It also reduces text-versus-html alternative attachments to just the text
attachment. This option leaves HTML (and alternative) attachments
intact.
- "-R"
- By default, textmail replaces RTF attachments with inline plain
text attachments that contain just the plain text within the original
document. This option leaves RTF attachments intact.
- "-P"
- By default, textmail replaces PDF attachments with inline plain
text attachments that contain just the plain text within the original
document. This option leaves PDF attachments intact.
- "-U"
- By default, textmail replaces MS TNEF (i.e.
"winmail.dat") attachments with the
attachments contained therein which are then translated to text as normal.
This option leaves "winmail.dat"
attachments intact. This option, together with the
"-!" option will cause winmail.dat
attachments to be deleted rather than translated.
- "-L"
- By default, textmail replaces
"multipart/appledouble" attachments with
just the data fork attachment contained therein which is then translated
to text as normal. This option leaves appledouble attachments intact.

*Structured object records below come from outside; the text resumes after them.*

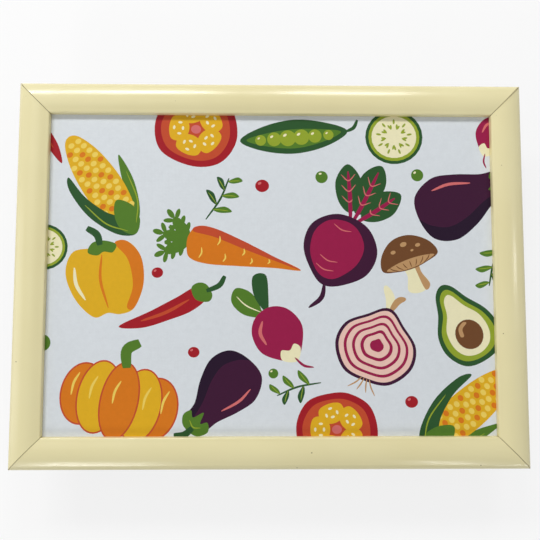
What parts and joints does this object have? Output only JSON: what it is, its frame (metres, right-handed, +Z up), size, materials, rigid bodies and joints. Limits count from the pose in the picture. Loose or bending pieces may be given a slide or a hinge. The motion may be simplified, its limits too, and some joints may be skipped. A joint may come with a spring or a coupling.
{
  "type": "lap tray with cushion",
  "caption": "Rectangular lap tray: a printed board in a mitred, domed frame, held by touch-close strips on a bead-filled fabric cushion with a zip.",
  "frame": {"origin": "middle of the cushion's flat underside, where the tray rests", "axes": "+X along the tray's long side, +Y to its back edge, where the zip is, +Z up"},
  "size_m": [0.44, 0.332, 0.063],
  "materials": {
    "cream_moulding": "wrapped in smooth cream foil, glossy",
    "print": "printed, linen-embossed, lightly laminated",
    "board": "raw fibreboard",
    "backing": "brown backing paper",
    "fasteners": "bright steel",
    "hooks": "moulded hook tape, dark",
    "loops": "brushed loop tape, dark",
    "cover": "plain-woven blue cotton",
    "inner_bag": "thin undyed cotton",
    "beads": "polystyrene beads",
    "zip_tape": "woven tape, dark blue",
    "zip_teeth": "moulded, dark blue",
    "zip_metal": "nickel plated"
  },
  "bodies": {
    "cushion": {"loop_strip_front": "loops", "loop_strip_back": "loops", "loop_strip_left": "loops", "loop_strip_right": "loops", "cover_top_panel": "cover", "cover_bottom_panel": "cover", "inner_bag": "inner_bag", "bead_fill": "beads", "zip_tape_upper": "zip_tape", "zip_tape_lower": "zip_tape", "zip_teeth_upper": "zip_teeth", "zip_teeth_lower": "zip_teeth", "zip_stops": "zip_metal"},
    "tray": {"front_rail": "cream_moulding", "back_rail": "cream_moulding", "left_rail": "cream_moulding", "right_rail": "cream_moulding", "print_sheet": "print", "tray_board": "board", "backing_sheet": "backing", "corner_v_nails": "fasteners", "framer_points": "fasteners", "strip_staples": "fasteners", "hook_strip_front": "hooks", "hook_strip_back": "hooks", "hook_strip_left": "hooks", "hook_strip_right": "hooks"},
    "zip_slider": {"zip_slider": "zip_metal"},
    "zip_puller": {"zip_puller": "zip_metal"}
  },
  "joints": [
    {"name": "tray_lift", "type": "slide", "parent": "cushion", "child": "tray", "axis": [0, 0, 1], "range_m": [0, 0.12]},
    {"name": "zip_run", "type": "slide", "parent": "cushion", "child": "zip_slider", "axis": [-1, 0, 0], "range_m": [0, 0.283]},
    {"name": "puller_swing", "type": "hinge", "parent": "zip_slider", "child": "zip_puller", "pos_m": [0.1417, 0.1565, 0.028], "axis": [0, 0, -1], "range_deg": [0, 180]}
  ]
}
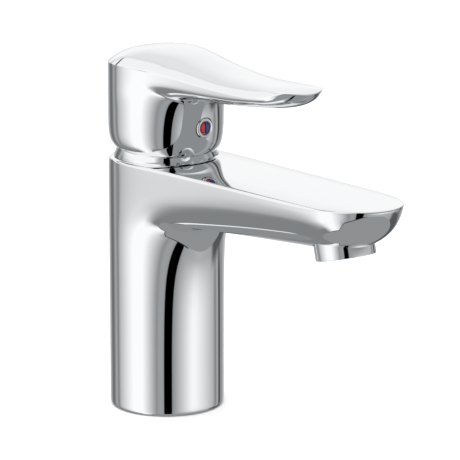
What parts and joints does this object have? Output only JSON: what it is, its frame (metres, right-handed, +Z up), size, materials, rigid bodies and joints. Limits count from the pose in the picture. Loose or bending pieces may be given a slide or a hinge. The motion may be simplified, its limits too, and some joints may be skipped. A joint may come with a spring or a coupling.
{
  "type": "single-lever basin mixer faucet",
  "caption": "Deck-mounted single-lever basin mixer: round column, flat-topped spout with rounded nose, leaning aerator, and a domed lever handle over a ceramic cartridge.",
  "frame": {"origin": "centre of the base on the deck plane", "axes": "+Z up, spout and lever along -Y, +X to the right seen from the front"},
  "size_m": [0.0488, 0.1566, 0.1527],
  "materials": {
    "chrome": "polished chrome plate",
    "steel": "bright steel",
    "brass": "machined",
    "rubber": "matte",
    "cartridge_plastic": "moulded",
    "slider_plastic": "moulded",
    "ceramic": "lapped",
    "index_ring": "polished",
    "index_red": "gloss",
    "index_blue": "gloss"
  },
  "bodies": {
    "fixture": {"body": "chrome", "base_seal": "rubber", "dome_ring": "chrome", "glide_ring": "slider_plastic", "cartridge_nut": "brass", "cartridge_housing": "cartridge_plastic", "cartridge_foot": "cartridge_plastic", "hot_inlet_seal": "rubber", "cold_inlet_seal": "rubber", "outlet_seal": "rubber", "housing_o_ring": "rubber", "fixed_disc": "ceramic", "aerator_housing": "chrome", "aerator_insert": "cartridge_plastic", "flow_regulator": "rubber", "aerator_screen": "steel", "aerator_seal": "rubber"},
    "head": {"rotor": "cartridge_plastic", "rotor_o_ring": "rubber", "temperature_stop": "slider_plastic", "pivot_pin": "steel"},
    "slider": {"moving_disc": "ceramic", "disc_carrier": "slider_plastic"},
    "lever": {"spindle": "steel", "handle": "chrome", "grub_screw": "steel", "index_plug": "index_ring", "index_hot": "index_red", "index_cold": "index_blue"}
  },
  "joints": [
    {"name": "temperature_turn", "type": "hinge", "parent": "fixture", "child": "head", "pos_m": [0, 0, 0.0996], "axis": [0, 0, 1], "range_deg": [-50, 50]},
    {"name": "lever_lift", "type": "hinge", "parent": "head", "child": "lever", "pos_m": [0, 0, 0.0996], "axis": [-1, 0, 0], "range_deg": [0, 13]},
    {"name": "disc_slide", "type": "slide", "parent": "head", "child": "slider", "axis": [0, -1, 0], "range_m": [0, 0.0034]}
  ],
  "couplings": [
    {"joint": "disc_slide", "follows": "lever_lift", "m_per_rad": 0.014}
  ]
}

However, the data fork attachment will still be translated as normal
resulting in a probably inappropriate and possibly broken resource fork
attachment. Therefore, this option should probably only be used in
conjunction with other options that suppress the translation of the data
fork attachment.
- "-I"
- By default, textmail deletes image attachments. This option leaves
image attachments intact.
- "-A"
- By default, textmail deletes audio attachments. This option leaves
audio attachments intact.
- "-V"
- By default, textmail deletes video attachments. This option leaves
video attachments intact.
- "-X"
- By default, textmail deletes attachments containing MS Windows
executables. That means
"application/octet-stream" attachments
with the following filename extensions:
"com",
"exe",
"pif",
"dll",
"ocx",
"scr",
"vbs" and
"js". This option leaves MS Windows
executable attachments intact. To delete
"zip" files as well, you could use
either the "-O" option or the
"-!" option.
- "-B"
- By default, when text is encountered that is
"base64"-encoded, textmail will
recode it as either "7bit" or
"quoted-printable", whichever is
appropriate. This option suppresses this recoding. Note that if the text
is large enough and contains a high enough proportion of non-ASCII
characters, it will remain
"base64"-encoded to minimise space.
- "-S"
- When translating attachments, textmail replaces bad filename
characters such as space characters with the underscore character. This
option causes underscore characters to subsequently be converted into
space characters. In other words, you can use this option to preserve
space characters in attachment filenames (other bad filename characters
will then be converted to spaces as well).
- "-Z"
- By default, textmail will not translate
"multipart/signed" attachments. This
option causes "multipart/signed"
attachments to be replaced by the signed attachment contained therein,
discarding the signature control data. The no-longer-signed data is then
translated to text as normal. Note that
"multipart/encrypted" attachments are
never translated.
- "-O"
- Delete all "application/octet-stream"
attachments, not just MS Windows executables. Note that this overrides
"-X" but
"-K" overrides this.
- "-!"
- Delete all "application/*" attachments.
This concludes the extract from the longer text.